El Espectador

Dejar ver lo oculto

- MAURICIO GARCÍA VILLEGAS

JUAN GABRIEL VÁSQUEZ ACABA DE publicar Volver la vista atrás, un libro que cuenta los años insólitos de la vida de Sergio Cabrera cuando su padre, el artista español Fausto Cabrera, tomó la decisión de enviarlo a China con su hermana Marianela, siendo ambos adolescent­es, para que se formaran como revolucion­arios y luego, después de pasar allí cuatro años, los mandó a la guerrilla colombiana para que pusieran en práctica lo aprendido en China.

La lectura de Volver la vista atrás me sumió en ese estado de gracia que solo los mejores libros producen, con mi mente extraviada en las imágenes de Sergio y Marianela en Pekín, tan niños, aprendiend­o a ser Guardias Rojos y agobiados por la carga inmensa de tener que cambiar el mundo en unos pocos años. Una vez terminada la lectura y como para mantener el encantamie­nto, vi todos los videos en los que Vásquez habla de su libro, algunos de ellos en diálogo con el propio Sergio Cabrera. Cuando le preguntan sobre el impulso que lo llevó a escribirlo, Vásquez dice lo siguiente: “Me sentí intrigado por la manera como los hechos políticos se encadenan para imponerse en nuestras vidas; por esa fatalidad que encadena el ingreso de Sergio a la guerrilla con la expulsión de su padre de la España republican­a y esta, a su turno, con la decisión de Franco de derrocar al gobierno republican­o”.

Yo también quedé fascinado con esos hechos enlazados que gobiernan la vida como hilos de marioneta. Pero en mi lectura yo vi emociones ideológica­s, más que hechos políticos: el odio vengador de Franco contra los liberales españoles, que aviva el fanatismo opuesto y simétrico de Fausto Cabrera, que luego él mismo inocula en sus hijos adolescent­es. Sea lo que fuere, esos hilos encadenado­s son una metáfora de nuestra historia. Don Carlos E. Restrepo, en el siglo XIX, hablaba de “los viejos y queridos odios” que alimentaba­n las guerras civiles, los mismos que pasaron luego por muchas generacion­es y todavía persisten, resentidos, tras el ropaje de las nuevas modas ideológica­s.
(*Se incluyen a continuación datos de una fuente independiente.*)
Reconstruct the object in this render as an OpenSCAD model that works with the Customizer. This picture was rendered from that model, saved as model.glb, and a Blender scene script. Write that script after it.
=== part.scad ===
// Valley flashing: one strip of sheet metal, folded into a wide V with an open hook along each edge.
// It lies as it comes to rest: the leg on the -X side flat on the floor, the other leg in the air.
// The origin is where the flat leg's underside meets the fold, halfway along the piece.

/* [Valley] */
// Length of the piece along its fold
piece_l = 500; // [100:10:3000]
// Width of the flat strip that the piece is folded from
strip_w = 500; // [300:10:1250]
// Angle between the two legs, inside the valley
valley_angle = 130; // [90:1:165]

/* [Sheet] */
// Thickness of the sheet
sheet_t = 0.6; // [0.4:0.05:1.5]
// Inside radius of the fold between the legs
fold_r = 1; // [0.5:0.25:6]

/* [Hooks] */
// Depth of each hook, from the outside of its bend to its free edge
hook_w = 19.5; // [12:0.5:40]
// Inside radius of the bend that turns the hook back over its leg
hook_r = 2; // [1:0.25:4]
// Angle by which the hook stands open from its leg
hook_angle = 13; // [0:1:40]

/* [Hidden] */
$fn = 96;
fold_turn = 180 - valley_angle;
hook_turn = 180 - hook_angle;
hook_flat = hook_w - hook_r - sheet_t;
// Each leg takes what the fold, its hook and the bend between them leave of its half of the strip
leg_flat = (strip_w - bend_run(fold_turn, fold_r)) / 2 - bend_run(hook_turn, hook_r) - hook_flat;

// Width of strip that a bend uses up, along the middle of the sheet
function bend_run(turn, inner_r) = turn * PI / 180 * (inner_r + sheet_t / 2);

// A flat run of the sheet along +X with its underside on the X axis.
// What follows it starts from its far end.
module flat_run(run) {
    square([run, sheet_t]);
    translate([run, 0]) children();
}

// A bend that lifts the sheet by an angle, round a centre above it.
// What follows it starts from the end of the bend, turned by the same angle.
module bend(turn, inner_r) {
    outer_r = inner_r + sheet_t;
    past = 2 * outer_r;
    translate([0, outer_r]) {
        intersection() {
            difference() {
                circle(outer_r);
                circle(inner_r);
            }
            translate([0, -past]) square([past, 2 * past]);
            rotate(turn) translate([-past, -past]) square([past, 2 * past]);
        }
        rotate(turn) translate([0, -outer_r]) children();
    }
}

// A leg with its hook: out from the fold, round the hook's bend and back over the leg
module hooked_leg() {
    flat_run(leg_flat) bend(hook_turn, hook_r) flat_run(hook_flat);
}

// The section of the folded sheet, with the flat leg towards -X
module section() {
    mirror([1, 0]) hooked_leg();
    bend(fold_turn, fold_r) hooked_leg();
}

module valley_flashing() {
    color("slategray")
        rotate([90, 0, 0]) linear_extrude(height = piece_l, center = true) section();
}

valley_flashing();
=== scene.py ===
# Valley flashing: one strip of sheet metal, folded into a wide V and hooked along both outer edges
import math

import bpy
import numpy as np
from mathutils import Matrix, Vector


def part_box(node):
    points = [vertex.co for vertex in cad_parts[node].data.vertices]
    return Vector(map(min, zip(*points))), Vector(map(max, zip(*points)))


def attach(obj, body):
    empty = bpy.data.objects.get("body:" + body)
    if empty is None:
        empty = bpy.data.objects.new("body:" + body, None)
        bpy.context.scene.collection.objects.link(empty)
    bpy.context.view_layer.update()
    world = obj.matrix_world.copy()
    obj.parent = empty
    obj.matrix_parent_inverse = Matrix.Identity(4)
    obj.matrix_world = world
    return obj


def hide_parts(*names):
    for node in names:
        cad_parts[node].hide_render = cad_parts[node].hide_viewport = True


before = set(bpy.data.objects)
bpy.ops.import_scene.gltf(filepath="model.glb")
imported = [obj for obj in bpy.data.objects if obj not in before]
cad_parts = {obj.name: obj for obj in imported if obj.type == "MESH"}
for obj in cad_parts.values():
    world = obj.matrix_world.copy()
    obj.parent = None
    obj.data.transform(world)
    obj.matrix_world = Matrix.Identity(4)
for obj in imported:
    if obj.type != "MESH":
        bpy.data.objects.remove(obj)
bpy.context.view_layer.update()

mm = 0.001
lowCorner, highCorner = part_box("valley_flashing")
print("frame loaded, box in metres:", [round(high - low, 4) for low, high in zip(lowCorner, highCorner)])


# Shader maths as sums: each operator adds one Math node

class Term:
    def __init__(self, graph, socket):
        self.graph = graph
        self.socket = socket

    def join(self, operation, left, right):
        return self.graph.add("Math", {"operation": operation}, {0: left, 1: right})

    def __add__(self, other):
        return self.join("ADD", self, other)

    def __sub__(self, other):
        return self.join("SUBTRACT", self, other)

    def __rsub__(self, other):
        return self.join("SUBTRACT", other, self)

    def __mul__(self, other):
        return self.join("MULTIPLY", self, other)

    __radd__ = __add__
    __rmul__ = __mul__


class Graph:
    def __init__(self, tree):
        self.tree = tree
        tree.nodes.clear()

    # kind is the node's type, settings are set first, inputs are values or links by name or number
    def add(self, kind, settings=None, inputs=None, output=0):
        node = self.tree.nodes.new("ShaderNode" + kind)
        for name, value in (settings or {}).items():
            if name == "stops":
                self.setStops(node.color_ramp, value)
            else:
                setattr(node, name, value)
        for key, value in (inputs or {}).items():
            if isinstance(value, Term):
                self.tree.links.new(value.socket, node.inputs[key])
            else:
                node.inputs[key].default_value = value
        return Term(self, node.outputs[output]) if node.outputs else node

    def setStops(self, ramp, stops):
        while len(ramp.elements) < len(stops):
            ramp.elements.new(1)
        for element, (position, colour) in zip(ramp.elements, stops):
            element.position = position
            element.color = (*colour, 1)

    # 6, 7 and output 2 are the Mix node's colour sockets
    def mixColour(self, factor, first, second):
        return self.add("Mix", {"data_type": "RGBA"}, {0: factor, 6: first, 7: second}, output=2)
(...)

En Colombia solemos ver la realidad, tal vez inducidos por la presencia de demasiados políticos y periodista­s en el debate público, como una especie de presente absoluto atrapado entre una elección presidenci­al y otra. El libro de Juan Gabriel nos saca de esa realidad disminuida y nos hace ver lo mucho que las pasiones de otros lugares y de otros tiempos han incidido y siguen incidiendo en nuestra historia; lo mucho que, como dijo Octavio Paz, las heridas del pasado siguen manando sangre todavía, y lo mucho que necesitamo­s de la memoria para entender lo que nos pasa y para liberarnos de ese presente absoluto.

Este libro tiene el secreto de la buena literatura: dejar ver la complejida­d oculta de una realidad, en este caso el fanatismo de toda una generación que quiso cambiar el mundo y que, atrapada en la benevolenc­ia de ese ideal, hizo mucho daño y se hizo mucho daño. Más aún, el libro ilumina ese delirio juvenil (a veces no tan juvenil) con una fuerza que no consiguen muchos de los libros de historia o de ciencias sociales que se han escrito sobre las violencias colombiana­s.

Tal vez por eso, cuando terminé de leerlo, me acordé de algo que dijo Tabucchi, en Sostiene Pereira, y que aquí parafraseo en los siguientes términos: la historia parece ocuparse de la verdad, pero quizás no diga más que fantasías, y la literatura parece ocuparse de fantasías, pero quizás no diga más que verdades. Nada menos que esto último es lo que hace Juan Gabriel Vásquez en este libro.